WHAT IS NEEDED | Restate the complete material exactly.

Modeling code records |
— Start —

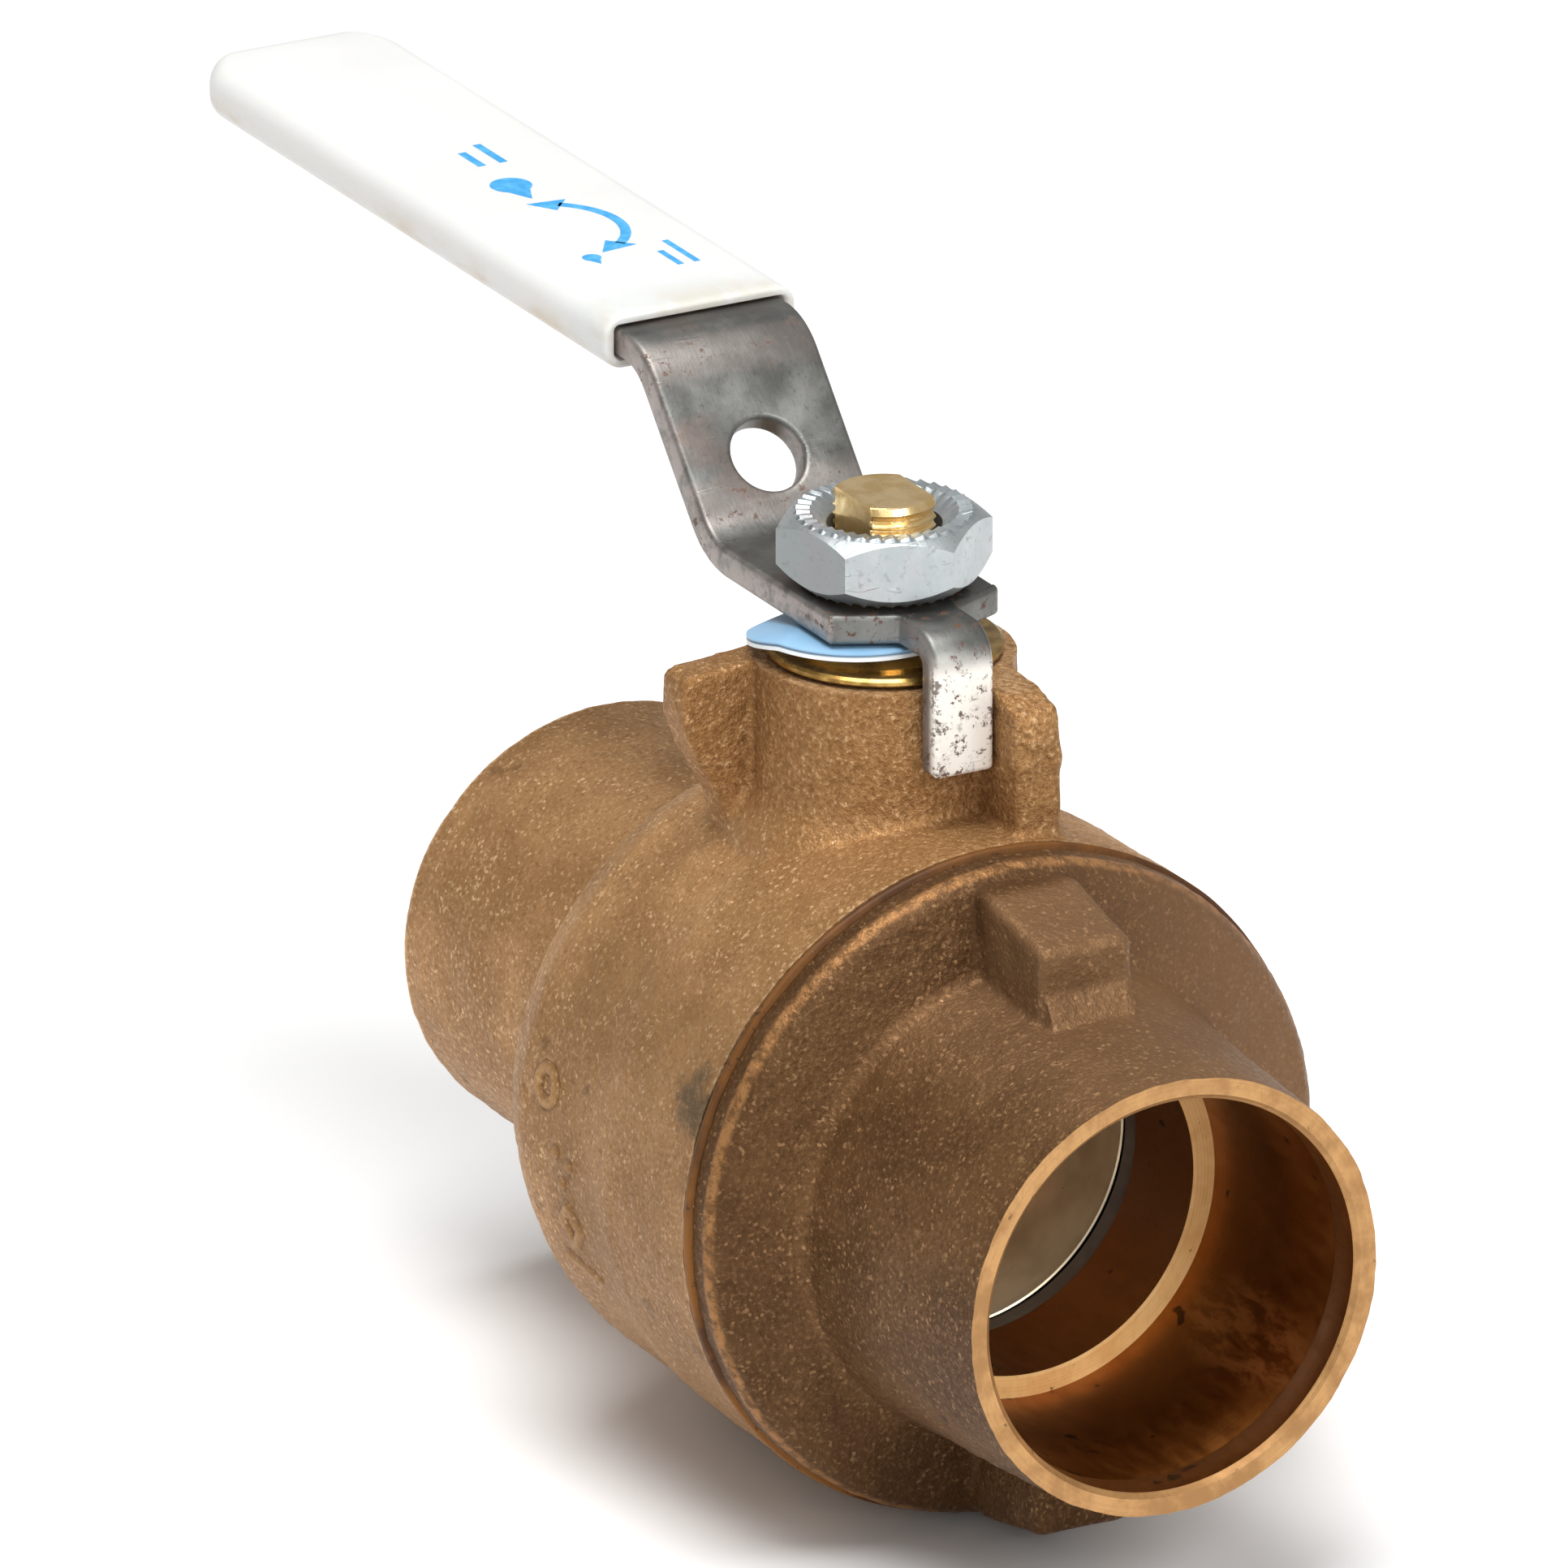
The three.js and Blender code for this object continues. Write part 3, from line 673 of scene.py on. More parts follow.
def seat_polymer():
    look = Look("seat_polymer", 0.40, 0.0)
    tone = look.noise(6.0, 4, 0.6)
    color = look.mix(look.ramp(tone, 0.35, 0.7), (0.120, 0.098, 0.074), (0.190, 0.160, 0.125))
    return look.done(color, look.ramp(tone, 0.3, 0.7, 0.34, 0.48), None, look.bump(look.noise(0.6, 2), 0.01))


def paint(obj, *materials):
    obj.data.materials.clear()
    for material in materials:
        obj.data.materials.append(material)
    return obj


def paint_regions(obj, rules):
    """Gives each face the first rule that its centre and normal (in mm) meet; rule 0 is the rest."""
    for polygon in obj.data.polygons:
        centre = polygon.center / MM
        normal = polygon.normal
        polygon.material_index = 0
        for index, rule in enumerate(rules, start=1):
            if rule(centre, normal):
                polygon.material_index = index
                break
    return obj


# ---------------------------------------------------------------- cast pieces

def radial(point):
    return math.hypot(point.y, point.z)


MARK_HEIGHT = 0.40
MARK_HALF_WIDTH = 0.55
BARREL = 34.2


def cast_marks(place):
    """How far inside one of the generic raised marks on the barrel's left side each point lies, 0 to 1."""
    x = place[:, 0]
    s = BARREL * np.arctan2(place[:, 2], -place[:, 1])
    level = np.exp(-(np.abs(np.hypot(x + 8.8, s - 5.2) - 1.8) / MARK_HALF_WIDTH) ** 4)
    for x0, s0, x1, s1 in ((-6.2, -1.0, -6.2, -1.1), (-3.2, -1.6, -3.2, -1.7), (-5.0, -4.0, -5.0, -4.1),
                           (-4.8, -6.6, -2.8, -8.8), (-2.8, -8.8, -4.8, -11.0), (-4.8, -11.0, -6.8, -8.8),
                           (-6.8, -8.8, -4.8, -6.6), (-8.0, -13.6, -2.2, -14.2)):
        along, rise = x1 - x0, s1 - s0
        t = np.clip(((x - x0) * along + (s - s0) * rise) / (along ** 2 + rise ** 2), 0, 1)
        gap = np.hypot(x - x0 - t * along, s - s0 - t * rise)
        level = np.maximum(level, np.exp(-(gap / MARK_HALF_WIDTH) ** 4))
    outside = (np.hypot(place[:, 1], place[:, 2]) > 31.0) & (np.abs(x) < 22)
    return np.where(outside, level, 0)


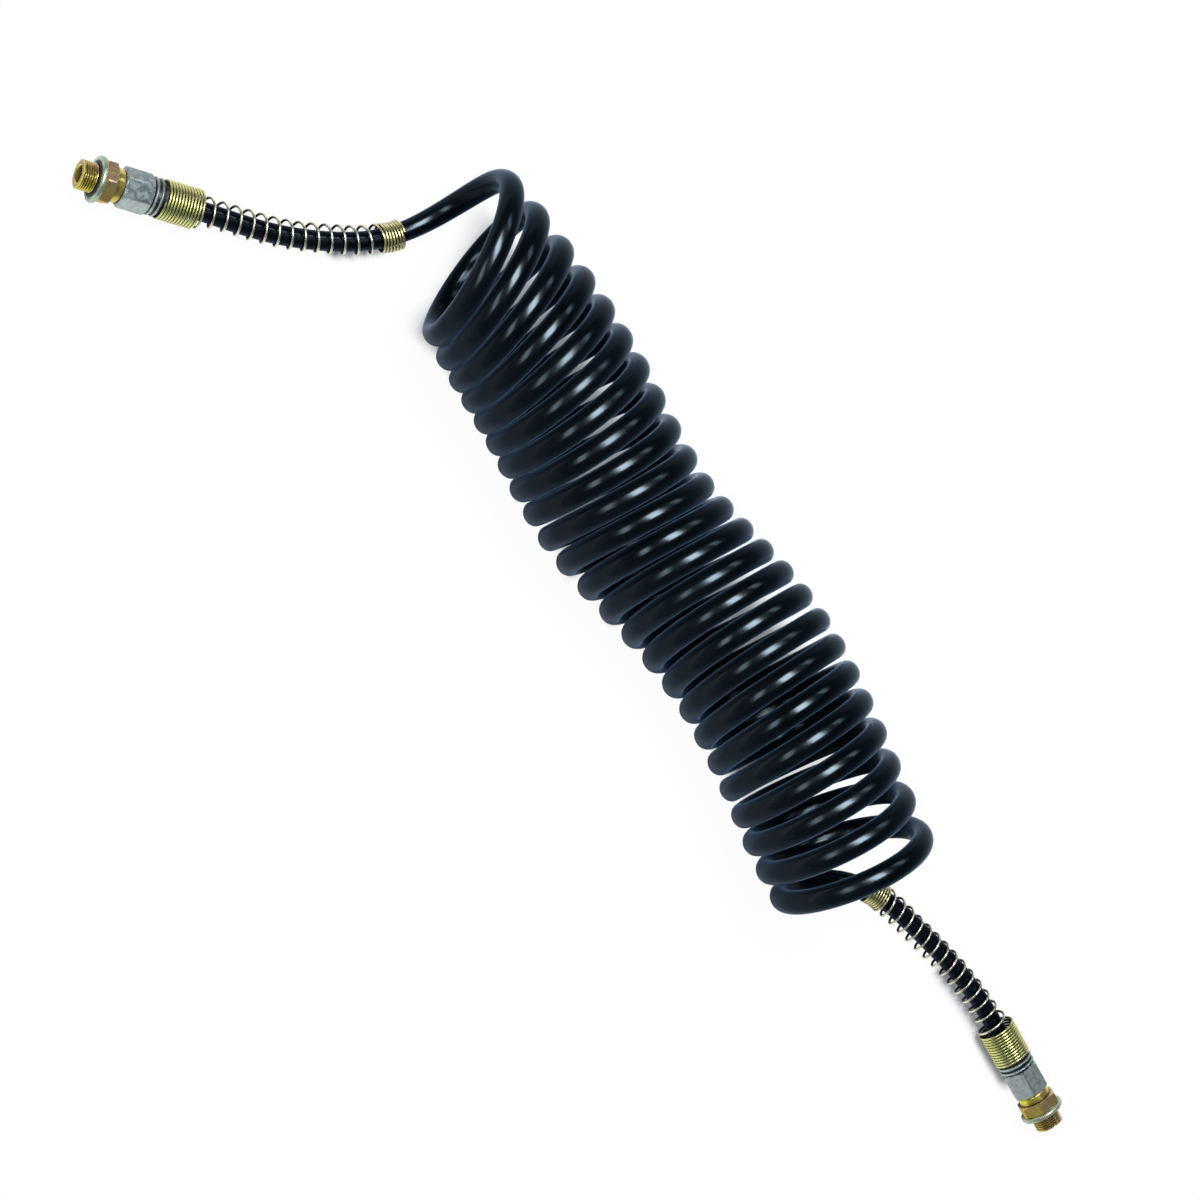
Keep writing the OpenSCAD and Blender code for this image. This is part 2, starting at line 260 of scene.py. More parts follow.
# Colours are linear in all the finishes
hoseFinish = {
    "colours": [(0.35, (0.0003, 0.0005, 0.0008)), (0.7, (0.0014, 0.0024, 0.0038))],  # clean to handled tube
    "rough": [(0.35, 0.16), (0.65, 0.26)],  # clean to handled tube
    "patches": 22,  # scale of the handled patches
    "streaks": (9, 60, 1),  # scale of the streaks along and around the tube
    "streaky": 0.35,  # share of the streaks in the roughness
    "shine": [(0.08, 0.57), (0.2, 0.14), (0.4, 0.025), (1, 0.01)],  # specular level, square on to edge on
    "shineTint": (0.7, 0.87, 1),
    "bending": 1.5,  # index of refraction
    "haze": 0.26,  # weight of the faint haze seen along the edges
    "hazeRough": 0.42,
    "bloom": (0.37, 0.62, 1.0),  # colour of that haze
    "grain": 260,  # scale of the fine grain
    "grainDepth": 0.0002,  # m
    "grainStrength": 0.12,
}


def hoseMaterial(f):
    n = Nodes("blackNylon")
    cloudy = n.noise(f["patches"], detail=4)
    streaks = n.noise(1, stretch=f["streaks"], source=n.place.outputs["UV"])
    n.into("Base Color", n.ramp(cloudy, f["colours"]))
    n.into("Roughness", n.ramp(n.mix(f["streaky"], cloudy, streaks), f["rough"]))
    n.into("Specular IOR Level", n.ramp(n.add("LayerWeight", Blend=0.5).outputs["Facing"], f["shine"]))
    n.fix("Specular Tint", f["shineTint"])
    n.fix("IOR", f["bending"])
    n.fix("Sheen Weight", f["haze"])
    n.fix("Sheen Roughness", f["hazeRough"])
    n.fix("Sheen Tint", f["bloom"])
    n.bump(n.noise(f["grain"], detail=2), f["grainStrength"], f["grainDepth"])
    return n.material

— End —

EXERCISE ANSWER |
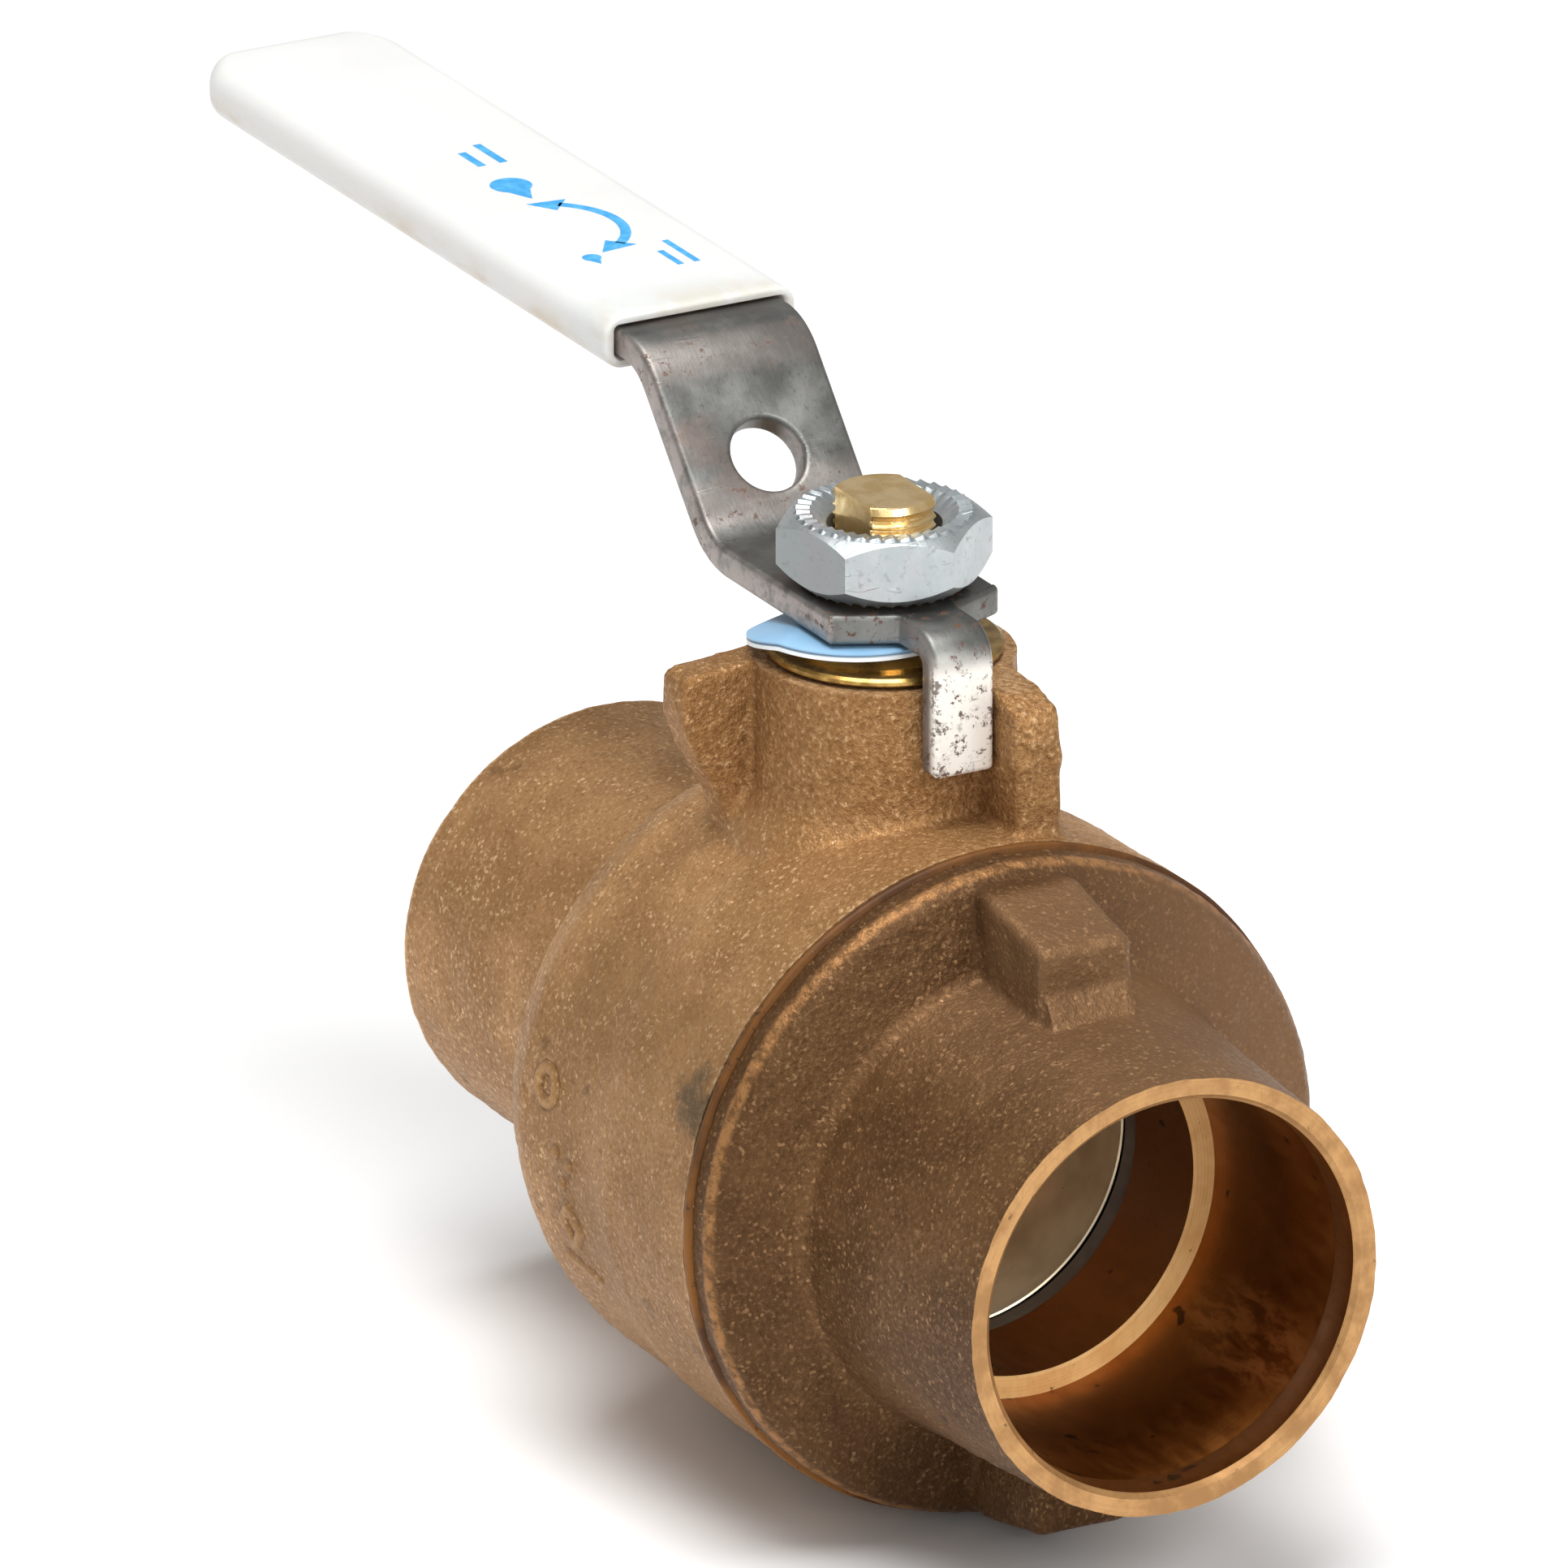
The three.js and Blender code for this object continues. Write part 3, from line 673 of scene.py on. More parts follow.
def seat_polymer():
    look = Look("seat_polymer", 0.40, 0.0)
    tone = look.noise(6.0, 4, 0.6)
    color = look.mix(look.ramp(tone, 0.35, 0.7), (0.120, 0.098, 0.074), (0.190, 0.160, 0.125))
    return look.done(color, look.ramp(tone, 0.3, 0.7, 0.34, 0.48), None, look.bump(look.noise(0.6, 2), 0.01))


def paint(obj, *materials):
    obj.data.materials.clear()
    for material in materials:
        obj.data.materials.append(material)
    return obj


def paint_regions(obj, rules):
    """Gives each face the first rule that its centre and normal (in mm) meet; rule 0 is the rest."""
    for polygon in obj.data.polygons:
        centre = polygon.center / MM
        normal = polygon.normal
        polygon.material_index = 0
        for index, rule in enumerate(rules, start=1):
            if rule(centre, normal):
                polygon.material_index = index
                break
    return obj


# ---------------------------------------------------------------- cast pieces

def radial(point):
    return math.hypot(point.y, point.z)


MARK_HEIGHT = 0.40
MARK_HALF_WIDTH = 0.55
BARREL = 34.2


def cast_marks(place):
    """How far inside one of the generic raised marks on the barrel's left side each point lies, 0 to 1."""
    x = place[:, 0]
    s = BARREL * np.arctan2(place[:, 2], -place[:, 1])
    level = np.exp(-(np.abs(np.hypot(x + 8.8, s - 5.2) - 1.8) / MARK_HALF_WIDTH) ** 4)
    for x0, s0, x1, s1 in ((-6.2, -1.0, -6.2, -1.1), (-3.2, -1.6, -3.2, -1.7), (-5.0, -4.0, -5.0, -4.1),
                           (-4.8, -6.6, -2.8, -8.8), (-2.8, -8.8, -4.8, -11.0), (-4.8, -11.0, -6.8, -8.8),
                           (-6.8, -8.8, -4.8, -6.6), (-8.0, -13.6, -2.2, -14.2)):
        along, rise = x1 - x0, s1 - s0
        t = np.clip(((x - x0) * along + (s - s0) * rise) / (along ** 2 + rise ** 2), 0, 1)
        gap = np.hypot(x - x0 - t * along, s - s0 - t * rise)
        level = np.maximum(level, np.exp(-(gap / MARK_HALF_WIDTH) ** 4))
    outside = (np.hypot(place[:, 1], place[:, 2]) > 31.0) & (np.abs(x) < 22)
    return np.where(outside, level, 0)


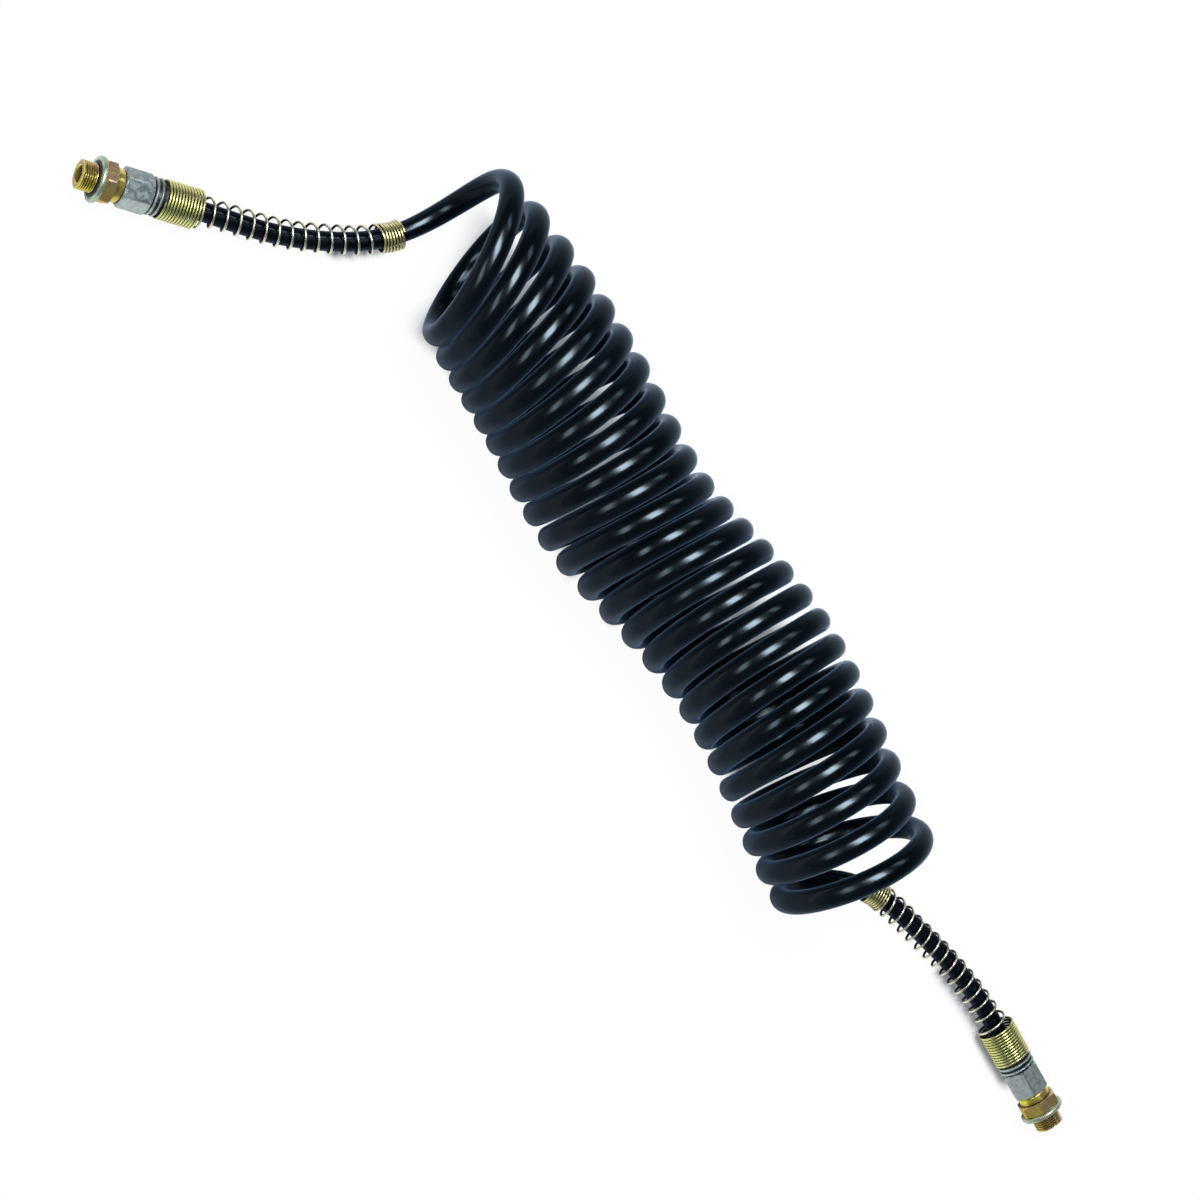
Keep writing the OpenSCAD and Blender code for this image. This is part 2, starting at line 260 of scene.py. More parts follow.
# Colours are linear in all the finishes
hoseFinish = {
    "colours": [(0.35, (0.0003, 0.0005, 0.0008)), (0.7, (0.0014, 0.0024, 0.0038))],  # clean to handled tube
    "rough": [(0.35, 0.16), (0.65, 0.26)],  # clean to handled tube
    "patches": 22,  # scale of the handled patches
    "streaks": (9, 60, 1),  # scale of the streaks along and around the tube
    "streaky": 0.35,  # share of the streaks in the roughness
    "shine": [(0.08, 0.57), (0.2, 0.14), (0.4, 0.025), (1, 0.01)],  # specular level, square on to edge on
    "shineTint": (0.7, 0.87, 1),
    "bending": 1.5,  # index of refraction
    "haze": 0.26,  # weight of the faint haze seen along the edges
    "hazeRough": 0.42,
    "bloom": (0.37, 0.62, 1.0),  # colour of that haze
    "grain": 260,  # scale of the fine grain
    "grainDepth": 0.0002,  # m
    "grainStrength": 0.12,
}


def hoseMaterial(f):
    n = Nodes("blackNylon")
    cloudy = n.noise(f["patches"], detail=4)
    streaks = n.noise(1, stretch=f["streaks"], source=n.place.outputs["UV"])
    n.into("Base Color", n.ramp(cloudy, f["colours"]))
    n.into("Roughness", n.ramp(n.mix(f["streaky"], cloudy, streaks), f["rough"]))
    n.into("Specular IOR Level", n.ramp(n.add("LayerWeight", Blend=0.5).outputs["Facing"], f["shine"]))
    n.fix("Specular Tint", f["shineTint"])
    n.fix("IOR", f["bending"])
    n.fix("Sheen Weight", f["haze"])
    n.fix("Sheen Roughness", f["hazeRough"])
    n.fix("Sheen Tint", f["bloom"])
    n.bump(n.noise(f["grain"], detail=2), f["grainStrength"], f["grainDepth"])
    return n.material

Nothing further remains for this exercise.